Меня под конвоем отправили в комендатуру города. Она размещалась там же, что и теперь, на Садовой улице, недалеко от Невского проспекта. В комендатуре города снова обыскали, сняли ремень и посадили в камеру. Через несколько часов из камеры вывели, и вооруженный солдат с винтовкой наперевес увел меня в свою часть. Я иду впереди с котелком, в шинели без пояса, за мной в двух шагах с винтовкой наперевес идет солдат. Переулками вышли на Литейный, а затем свернули на улицу Некрасова. Постепенно мы с солдатом разговорились. Я стал просить его отпустить меня.

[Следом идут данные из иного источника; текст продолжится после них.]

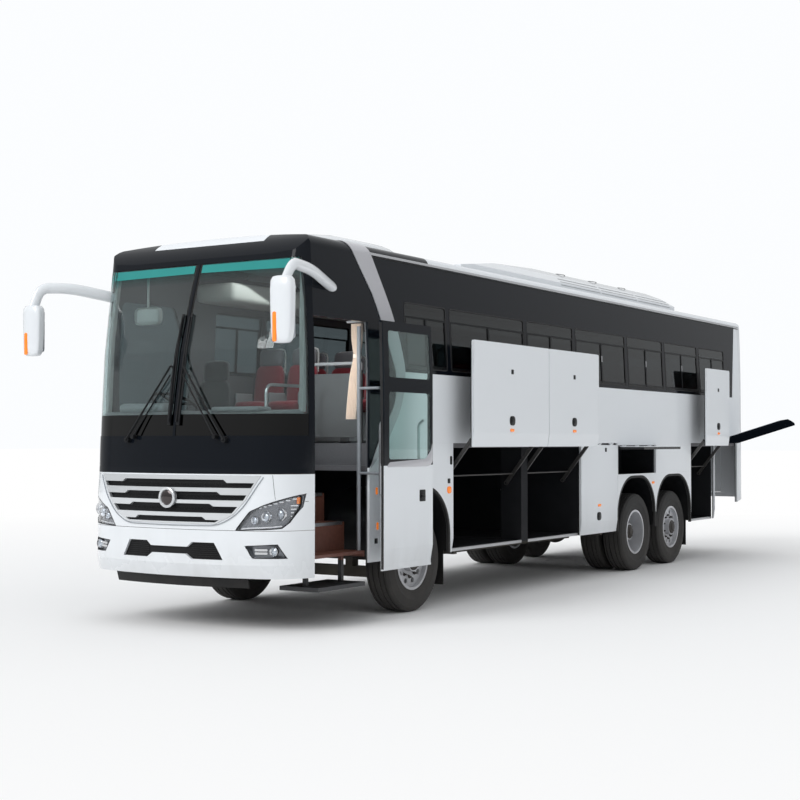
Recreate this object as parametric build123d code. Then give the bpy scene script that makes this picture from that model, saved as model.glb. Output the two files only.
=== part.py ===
from build123d import *
import math
import os

os.makedirs("parts", exist_ok=True)

# Frame: X to the coach's left, the passenger door's side, Y rearwards, Z up. The origin is on the
# ground under the middle of the front axle. Sizes are in millimetres.

# Body shell
BODY_WIDTH = 2550.0
NOSE_START = -1860.0
WHEELBASE = 5720.0
TAG_SPACING = 1370.0
REAR_OVERHANG = 2990.0
TAG_AXLE = WHEELBASE + TAG_SPACING
REAR_END = TAG_AXLE + REAR_OVERHANG
REAR_CORNER_RADIUS = 220.0
SKIRT_HEIGHT = 570.0
SKIRT_TUCK = 22.0
SKIRT_TUCK_HEIGHT = 150.0
REAR_SKIRT_START = TAG_AXLE + 1550.0
REAR_SKIRT_RISE = 300.0
BUMPER_HEIGHT = 500.0
BELT_HEIGHT = 2450.0
WINDOW_SILL = 40.0
WINDOW_HEIGHT = 680.0
WINDOW_HEAD = 410.0
WINDOW_BOTTOM = BELT_HEIGHT + WINDOW_SILL
WINDOW_TOP = WINDOW_BOTTOM + WINDOW_HEIGHT
GUTTER_HEIGHT = WINDOW_TOP + WINDOW_HEAD
GUTTER_HALF_WIDTH = 1220.0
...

— Как я тебя отпущу, я должен сдать тебя в твою часть под расписку.

У солдата в кармане шинели лежал конверт с моей красноармейской книжкой и сопроводительным письмом комендатуры. В моей голове начал созревать план побега. Знал, что при возвращении в часть под стражей часового, мне несдобровать: гауптвахта, а может быть и трибунал.

Стал ласково совращать солдата:

— Браток, отпусти меня, ради Бога, мне ведь не поздоровится после того, как ты меня приведешь в часть. Я тебе вот и котелок с мясом отдам.

— Я и так могу это мясо забрать себе, — ответил он.

— Нет, не можешь. Оно же числится в сопроводительной, которая находится у тебя в конверте.

Солдат перекинул винтовку за плечо, полез в карман, открыл конверт, извлек оттуда мою красноармейскую книжку и сопроводительное письмо. Действительно, в письме было сказано, где я задержан патрулем и что у меня обнаружено в котелке.